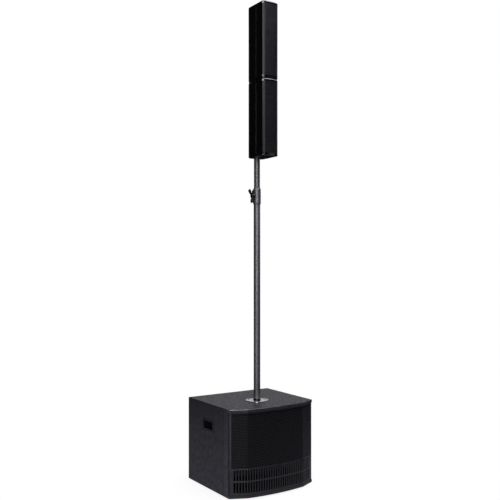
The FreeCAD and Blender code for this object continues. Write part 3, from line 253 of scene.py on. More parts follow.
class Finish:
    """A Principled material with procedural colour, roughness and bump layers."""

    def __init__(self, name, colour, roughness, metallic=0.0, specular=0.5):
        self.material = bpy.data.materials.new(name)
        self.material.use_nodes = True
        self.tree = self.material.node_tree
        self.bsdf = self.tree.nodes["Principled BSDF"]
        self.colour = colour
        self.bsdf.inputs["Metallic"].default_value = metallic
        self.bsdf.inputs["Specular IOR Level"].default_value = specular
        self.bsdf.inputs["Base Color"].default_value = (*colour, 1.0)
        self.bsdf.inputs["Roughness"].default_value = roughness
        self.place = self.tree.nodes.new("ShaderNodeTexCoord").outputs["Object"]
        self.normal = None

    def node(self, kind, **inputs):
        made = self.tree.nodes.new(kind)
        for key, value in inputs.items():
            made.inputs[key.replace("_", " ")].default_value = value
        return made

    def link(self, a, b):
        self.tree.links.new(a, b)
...
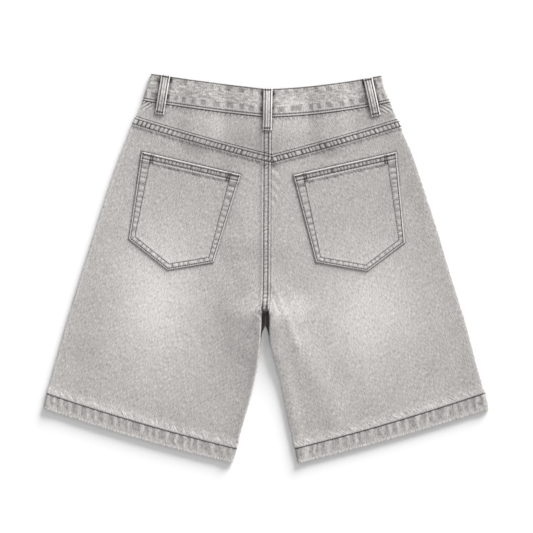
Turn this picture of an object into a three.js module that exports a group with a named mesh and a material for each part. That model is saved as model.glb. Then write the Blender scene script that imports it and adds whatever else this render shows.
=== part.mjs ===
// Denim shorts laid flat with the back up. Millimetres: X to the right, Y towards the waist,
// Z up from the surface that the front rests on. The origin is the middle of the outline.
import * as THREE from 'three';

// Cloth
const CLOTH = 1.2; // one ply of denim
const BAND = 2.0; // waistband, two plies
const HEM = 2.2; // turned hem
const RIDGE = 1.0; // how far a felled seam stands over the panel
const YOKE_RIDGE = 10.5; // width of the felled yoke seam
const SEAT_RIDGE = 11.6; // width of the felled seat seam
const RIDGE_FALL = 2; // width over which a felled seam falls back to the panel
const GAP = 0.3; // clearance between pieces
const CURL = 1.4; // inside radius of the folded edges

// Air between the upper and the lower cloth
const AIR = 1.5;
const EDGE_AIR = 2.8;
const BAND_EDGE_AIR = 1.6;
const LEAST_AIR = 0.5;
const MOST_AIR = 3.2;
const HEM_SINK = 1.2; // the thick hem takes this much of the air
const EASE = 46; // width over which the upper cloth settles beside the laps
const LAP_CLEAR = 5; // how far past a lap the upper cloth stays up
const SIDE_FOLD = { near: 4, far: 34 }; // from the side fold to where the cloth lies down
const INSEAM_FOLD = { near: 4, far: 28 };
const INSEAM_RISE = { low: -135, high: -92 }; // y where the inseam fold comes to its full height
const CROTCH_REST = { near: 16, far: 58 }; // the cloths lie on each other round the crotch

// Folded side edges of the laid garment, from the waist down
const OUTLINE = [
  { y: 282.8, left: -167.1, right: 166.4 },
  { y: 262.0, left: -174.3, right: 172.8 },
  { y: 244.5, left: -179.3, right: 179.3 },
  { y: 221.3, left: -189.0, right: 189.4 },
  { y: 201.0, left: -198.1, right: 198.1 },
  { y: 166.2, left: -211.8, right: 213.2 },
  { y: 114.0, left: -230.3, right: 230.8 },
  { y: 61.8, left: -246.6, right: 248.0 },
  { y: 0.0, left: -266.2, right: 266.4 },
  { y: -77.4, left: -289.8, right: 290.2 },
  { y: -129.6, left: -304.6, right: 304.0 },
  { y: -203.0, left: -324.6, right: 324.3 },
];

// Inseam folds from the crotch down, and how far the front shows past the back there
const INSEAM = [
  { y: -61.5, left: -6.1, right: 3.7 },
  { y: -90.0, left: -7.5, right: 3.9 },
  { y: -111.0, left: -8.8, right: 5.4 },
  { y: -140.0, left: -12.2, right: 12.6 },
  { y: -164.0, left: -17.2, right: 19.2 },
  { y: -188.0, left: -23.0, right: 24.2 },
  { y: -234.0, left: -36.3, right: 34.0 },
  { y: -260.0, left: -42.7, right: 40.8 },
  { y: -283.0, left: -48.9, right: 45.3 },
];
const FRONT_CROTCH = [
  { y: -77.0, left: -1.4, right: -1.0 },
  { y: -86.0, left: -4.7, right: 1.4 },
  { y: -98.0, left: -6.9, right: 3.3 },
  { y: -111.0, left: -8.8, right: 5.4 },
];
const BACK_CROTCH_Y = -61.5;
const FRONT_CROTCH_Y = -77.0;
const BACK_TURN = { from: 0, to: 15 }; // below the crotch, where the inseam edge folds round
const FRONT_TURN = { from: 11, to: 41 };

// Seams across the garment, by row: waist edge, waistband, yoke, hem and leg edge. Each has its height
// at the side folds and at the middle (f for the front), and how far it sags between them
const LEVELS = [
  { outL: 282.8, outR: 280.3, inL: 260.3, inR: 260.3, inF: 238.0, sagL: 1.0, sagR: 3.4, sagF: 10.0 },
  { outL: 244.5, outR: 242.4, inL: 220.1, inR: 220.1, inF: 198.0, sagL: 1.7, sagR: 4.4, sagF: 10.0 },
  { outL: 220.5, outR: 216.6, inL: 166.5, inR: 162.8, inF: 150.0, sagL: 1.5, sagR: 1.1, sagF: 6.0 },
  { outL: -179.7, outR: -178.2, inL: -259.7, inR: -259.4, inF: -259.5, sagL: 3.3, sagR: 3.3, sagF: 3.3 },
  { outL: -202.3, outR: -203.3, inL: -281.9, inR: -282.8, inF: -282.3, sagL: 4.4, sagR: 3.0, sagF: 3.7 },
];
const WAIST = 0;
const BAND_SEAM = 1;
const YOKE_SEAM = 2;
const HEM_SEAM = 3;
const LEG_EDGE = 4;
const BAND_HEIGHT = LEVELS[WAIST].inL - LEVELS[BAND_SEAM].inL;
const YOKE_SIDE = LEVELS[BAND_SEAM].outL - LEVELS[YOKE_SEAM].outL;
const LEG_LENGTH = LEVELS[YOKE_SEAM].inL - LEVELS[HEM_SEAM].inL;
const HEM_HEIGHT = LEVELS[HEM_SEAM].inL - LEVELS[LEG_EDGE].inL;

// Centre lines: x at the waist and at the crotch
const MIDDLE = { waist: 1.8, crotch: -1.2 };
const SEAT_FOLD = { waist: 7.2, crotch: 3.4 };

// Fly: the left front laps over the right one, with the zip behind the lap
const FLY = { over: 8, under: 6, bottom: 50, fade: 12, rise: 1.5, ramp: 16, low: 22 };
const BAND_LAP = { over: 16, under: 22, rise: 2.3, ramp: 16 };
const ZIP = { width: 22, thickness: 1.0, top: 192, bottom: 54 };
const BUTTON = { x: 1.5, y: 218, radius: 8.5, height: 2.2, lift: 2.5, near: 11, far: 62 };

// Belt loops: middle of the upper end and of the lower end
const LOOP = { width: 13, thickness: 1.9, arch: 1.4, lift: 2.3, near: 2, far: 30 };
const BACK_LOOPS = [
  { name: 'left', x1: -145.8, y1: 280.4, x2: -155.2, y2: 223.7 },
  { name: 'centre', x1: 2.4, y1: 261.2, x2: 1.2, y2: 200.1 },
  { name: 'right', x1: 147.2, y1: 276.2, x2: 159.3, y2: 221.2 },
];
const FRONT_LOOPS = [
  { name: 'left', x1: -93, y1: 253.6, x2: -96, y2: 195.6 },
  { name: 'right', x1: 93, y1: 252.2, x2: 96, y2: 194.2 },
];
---
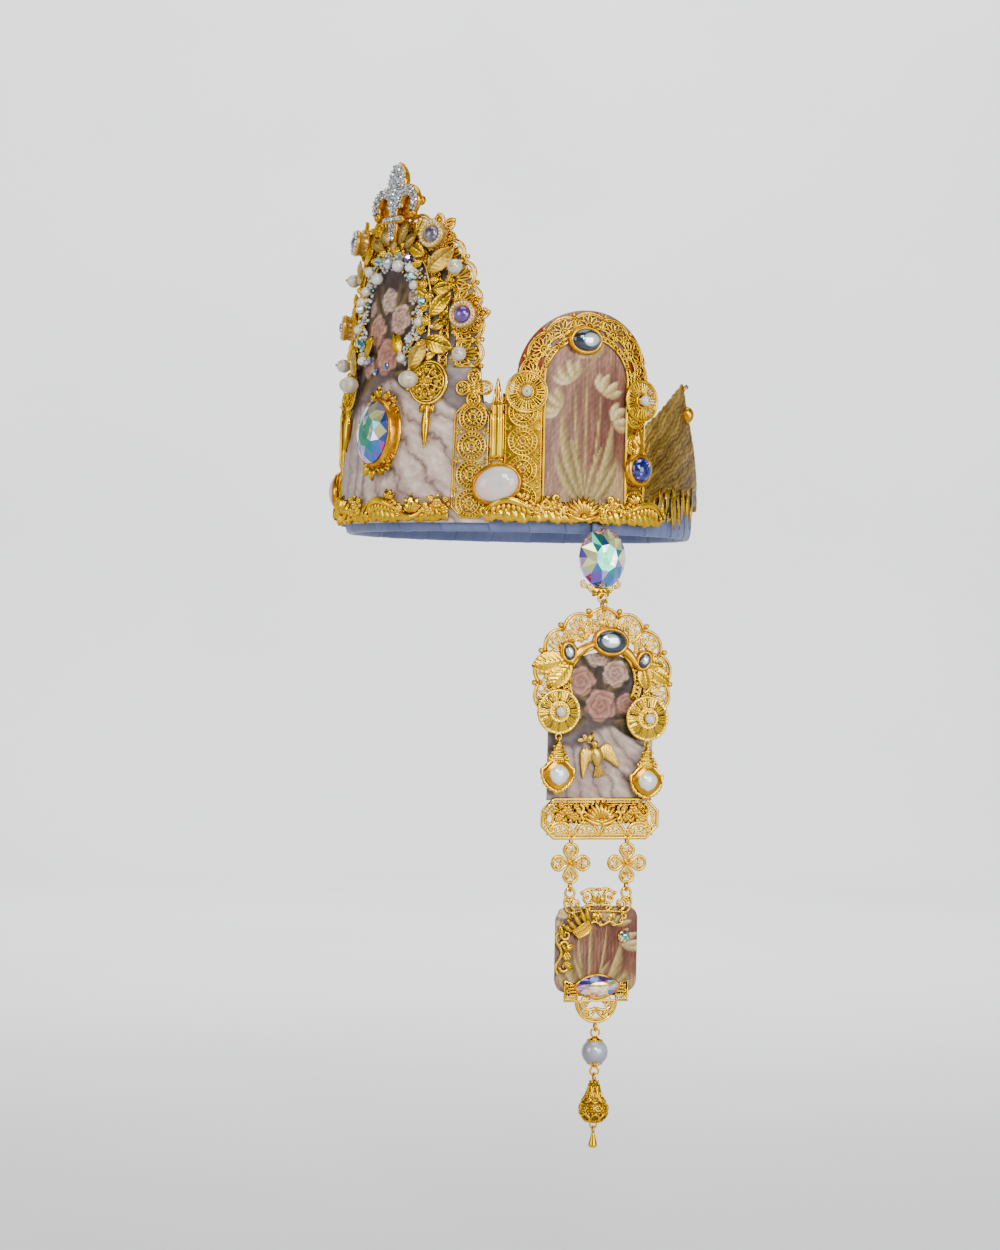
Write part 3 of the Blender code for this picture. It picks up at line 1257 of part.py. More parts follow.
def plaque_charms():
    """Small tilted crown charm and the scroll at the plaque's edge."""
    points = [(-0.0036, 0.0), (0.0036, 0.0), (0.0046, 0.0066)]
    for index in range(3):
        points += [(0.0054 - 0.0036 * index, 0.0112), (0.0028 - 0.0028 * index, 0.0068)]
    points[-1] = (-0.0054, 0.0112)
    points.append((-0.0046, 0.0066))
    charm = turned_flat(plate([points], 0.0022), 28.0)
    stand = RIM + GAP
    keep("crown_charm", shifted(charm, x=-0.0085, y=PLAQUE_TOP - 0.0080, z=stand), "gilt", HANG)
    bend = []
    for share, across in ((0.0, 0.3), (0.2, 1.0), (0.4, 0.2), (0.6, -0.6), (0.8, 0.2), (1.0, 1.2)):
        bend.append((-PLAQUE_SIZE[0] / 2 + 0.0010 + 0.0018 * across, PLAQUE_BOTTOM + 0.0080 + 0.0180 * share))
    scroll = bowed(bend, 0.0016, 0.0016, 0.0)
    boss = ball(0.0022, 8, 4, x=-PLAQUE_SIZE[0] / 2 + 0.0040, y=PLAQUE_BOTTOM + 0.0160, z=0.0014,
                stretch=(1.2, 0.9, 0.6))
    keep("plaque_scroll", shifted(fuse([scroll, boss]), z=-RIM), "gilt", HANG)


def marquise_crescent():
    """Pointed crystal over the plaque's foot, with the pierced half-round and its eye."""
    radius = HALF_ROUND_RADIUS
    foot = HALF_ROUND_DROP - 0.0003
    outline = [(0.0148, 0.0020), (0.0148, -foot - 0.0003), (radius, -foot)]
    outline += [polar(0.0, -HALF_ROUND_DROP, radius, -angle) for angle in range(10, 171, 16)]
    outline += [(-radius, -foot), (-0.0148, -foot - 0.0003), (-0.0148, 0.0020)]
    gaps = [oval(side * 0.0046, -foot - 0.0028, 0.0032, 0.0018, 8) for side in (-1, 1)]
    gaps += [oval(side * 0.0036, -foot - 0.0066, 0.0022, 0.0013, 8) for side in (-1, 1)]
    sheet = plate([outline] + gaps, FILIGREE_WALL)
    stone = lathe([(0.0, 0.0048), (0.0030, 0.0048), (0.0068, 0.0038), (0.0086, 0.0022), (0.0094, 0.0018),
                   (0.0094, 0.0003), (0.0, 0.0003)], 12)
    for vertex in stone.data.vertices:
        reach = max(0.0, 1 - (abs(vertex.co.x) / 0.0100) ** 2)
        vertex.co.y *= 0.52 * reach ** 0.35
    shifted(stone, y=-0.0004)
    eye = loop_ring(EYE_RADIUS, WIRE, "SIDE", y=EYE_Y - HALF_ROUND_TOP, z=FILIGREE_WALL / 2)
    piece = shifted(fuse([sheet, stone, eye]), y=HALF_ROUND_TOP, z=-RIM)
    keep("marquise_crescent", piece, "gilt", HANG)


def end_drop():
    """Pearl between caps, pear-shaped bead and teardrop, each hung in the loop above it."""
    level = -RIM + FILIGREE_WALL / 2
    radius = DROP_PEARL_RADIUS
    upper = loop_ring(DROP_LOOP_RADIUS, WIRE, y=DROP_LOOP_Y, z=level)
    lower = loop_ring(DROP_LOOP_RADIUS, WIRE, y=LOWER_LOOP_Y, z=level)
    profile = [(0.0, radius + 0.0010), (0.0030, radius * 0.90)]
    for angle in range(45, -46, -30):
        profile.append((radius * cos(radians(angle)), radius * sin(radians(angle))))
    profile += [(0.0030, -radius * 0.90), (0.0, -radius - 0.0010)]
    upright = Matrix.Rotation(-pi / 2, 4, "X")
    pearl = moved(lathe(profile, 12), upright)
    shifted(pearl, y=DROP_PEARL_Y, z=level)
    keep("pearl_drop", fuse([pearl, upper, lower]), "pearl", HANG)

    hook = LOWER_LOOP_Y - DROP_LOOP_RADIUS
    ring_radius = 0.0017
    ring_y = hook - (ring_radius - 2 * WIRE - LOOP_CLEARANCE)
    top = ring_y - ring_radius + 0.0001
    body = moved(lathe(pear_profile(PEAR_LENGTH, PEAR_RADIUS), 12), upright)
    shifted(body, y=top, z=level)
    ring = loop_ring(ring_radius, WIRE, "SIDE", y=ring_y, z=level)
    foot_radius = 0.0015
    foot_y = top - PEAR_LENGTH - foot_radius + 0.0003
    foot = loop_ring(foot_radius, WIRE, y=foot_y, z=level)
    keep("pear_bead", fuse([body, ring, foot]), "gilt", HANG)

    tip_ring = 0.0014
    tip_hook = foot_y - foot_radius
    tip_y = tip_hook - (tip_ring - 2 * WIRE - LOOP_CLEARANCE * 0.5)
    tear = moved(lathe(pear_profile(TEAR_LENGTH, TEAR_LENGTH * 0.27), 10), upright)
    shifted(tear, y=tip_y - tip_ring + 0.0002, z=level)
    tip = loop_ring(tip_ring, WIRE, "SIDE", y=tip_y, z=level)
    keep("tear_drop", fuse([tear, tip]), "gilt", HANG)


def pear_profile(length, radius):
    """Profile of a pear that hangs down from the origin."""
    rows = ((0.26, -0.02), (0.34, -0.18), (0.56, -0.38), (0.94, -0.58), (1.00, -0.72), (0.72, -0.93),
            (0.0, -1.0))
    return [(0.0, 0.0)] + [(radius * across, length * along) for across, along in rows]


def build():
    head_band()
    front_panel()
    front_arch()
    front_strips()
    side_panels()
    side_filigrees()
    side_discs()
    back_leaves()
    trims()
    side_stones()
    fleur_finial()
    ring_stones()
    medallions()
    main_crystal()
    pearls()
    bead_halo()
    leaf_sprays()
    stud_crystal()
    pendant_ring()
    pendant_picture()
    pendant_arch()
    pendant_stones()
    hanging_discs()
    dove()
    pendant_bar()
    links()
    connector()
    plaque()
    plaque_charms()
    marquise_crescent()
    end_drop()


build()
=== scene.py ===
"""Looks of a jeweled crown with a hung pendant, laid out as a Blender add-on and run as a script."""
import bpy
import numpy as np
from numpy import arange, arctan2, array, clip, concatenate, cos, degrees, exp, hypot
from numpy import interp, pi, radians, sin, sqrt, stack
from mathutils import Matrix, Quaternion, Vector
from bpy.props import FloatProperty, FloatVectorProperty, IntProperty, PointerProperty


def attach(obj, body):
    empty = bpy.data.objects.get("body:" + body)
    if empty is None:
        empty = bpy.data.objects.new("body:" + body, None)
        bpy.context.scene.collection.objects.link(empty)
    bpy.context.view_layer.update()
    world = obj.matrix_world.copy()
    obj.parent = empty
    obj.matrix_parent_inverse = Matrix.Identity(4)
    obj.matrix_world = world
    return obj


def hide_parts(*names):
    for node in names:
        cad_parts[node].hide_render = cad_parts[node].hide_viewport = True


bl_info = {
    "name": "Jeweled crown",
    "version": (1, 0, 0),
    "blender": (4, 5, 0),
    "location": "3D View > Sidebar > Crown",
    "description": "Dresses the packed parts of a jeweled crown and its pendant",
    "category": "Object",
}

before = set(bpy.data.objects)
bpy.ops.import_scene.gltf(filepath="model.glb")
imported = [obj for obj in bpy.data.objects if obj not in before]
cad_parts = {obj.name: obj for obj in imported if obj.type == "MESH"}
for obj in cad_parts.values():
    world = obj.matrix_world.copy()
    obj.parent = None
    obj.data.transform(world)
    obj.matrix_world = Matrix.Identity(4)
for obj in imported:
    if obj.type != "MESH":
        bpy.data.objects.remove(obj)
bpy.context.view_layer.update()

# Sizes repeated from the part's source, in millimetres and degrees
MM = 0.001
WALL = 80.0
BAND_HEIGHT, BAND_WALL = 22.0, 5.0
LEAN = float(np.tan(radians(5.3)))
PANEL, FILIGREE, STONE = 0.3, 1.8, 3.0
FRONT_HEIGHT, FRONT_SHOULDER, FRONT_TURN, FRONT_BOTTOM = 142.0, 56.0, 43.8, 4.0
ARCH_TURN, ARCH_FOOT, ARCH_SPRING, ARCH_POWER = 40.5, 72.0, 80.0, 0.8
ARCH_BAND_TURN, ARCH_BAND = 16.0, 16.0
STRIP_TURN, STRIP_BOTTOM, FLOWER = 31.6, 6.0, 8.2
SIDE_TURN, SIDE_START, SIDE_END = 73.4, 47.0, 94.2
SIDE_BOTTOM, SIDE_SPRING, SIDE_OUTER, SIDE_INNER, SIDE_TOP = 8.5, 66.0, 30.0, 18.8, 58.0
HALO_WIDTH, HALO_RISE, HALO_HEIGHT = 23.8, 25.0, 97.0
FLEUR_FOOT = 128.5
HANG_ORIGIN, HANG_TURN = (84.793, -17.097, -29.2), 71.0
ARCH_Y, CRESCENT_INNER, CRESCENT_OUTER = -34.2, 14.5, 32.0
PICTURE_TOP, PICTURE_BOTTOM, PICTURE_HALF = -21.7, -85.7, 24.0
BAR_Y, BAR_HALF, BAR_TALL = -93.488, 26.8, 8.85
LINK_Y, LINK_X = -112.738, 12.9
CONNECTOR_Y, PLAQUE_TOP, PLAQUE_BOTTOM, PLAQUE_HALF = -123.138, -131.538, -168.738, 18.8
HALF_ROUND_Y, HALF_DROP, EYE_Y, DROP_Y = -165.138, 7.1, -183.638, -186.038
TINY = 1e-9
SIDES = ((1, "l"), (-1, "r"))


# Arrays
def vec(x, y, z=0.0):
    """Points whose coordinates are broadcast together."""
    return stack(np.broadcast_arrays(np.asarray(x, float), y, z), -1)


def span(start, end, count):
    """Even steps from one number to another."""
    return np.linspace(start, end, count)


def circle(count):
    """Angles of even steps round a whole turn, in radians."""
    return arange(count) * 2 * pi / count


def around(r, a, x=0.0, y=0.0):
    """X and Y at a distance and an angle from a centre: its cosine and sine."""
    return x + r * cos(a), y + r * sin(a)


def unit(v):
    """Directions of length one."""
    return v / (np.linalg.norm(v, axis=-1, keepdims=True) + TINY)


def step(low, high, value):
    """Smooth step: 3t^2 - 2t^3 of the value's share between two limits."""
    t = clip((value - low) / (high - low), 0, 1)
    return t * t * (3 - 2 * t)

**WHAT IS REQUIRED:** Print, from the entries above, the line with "fleur_finial()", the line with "from bpy.props import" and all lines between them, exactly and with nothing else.

**SOLUTION TO THIS EXERCISE:**
    fleur_finial()
    ring_stones()
    medallions()
    main_crystal()
    pearls()
    bead_halo()
    leaf_sprays()
    stud_crystal()
    pendant_ring()
    pendant_picture()
    pendant_arch()
    pendant_stones()
    hanging_discs()
    dove()
    pendant_bar()
    links()
    connector()
    plaque()
    plaque_charms()
    marquise_crescent()
    end_drop()


build()
=== scene.py ===
"""Looks of a jeweled crown with a hung pendant, laid out as a Blender add-on and run as a script."""
import bpy
import numpy as np
from numpy import arange, arctan2, array, clip, concatenate, cos, degrees, exp, hypot
from numpy import interp, pi, radians, sin, sqrt, stack
from mathutils import Matrix, Quaternion, Vector
from bpy.props import FloatProperty, FloatVectorProperty, IntProperty, PointerProperty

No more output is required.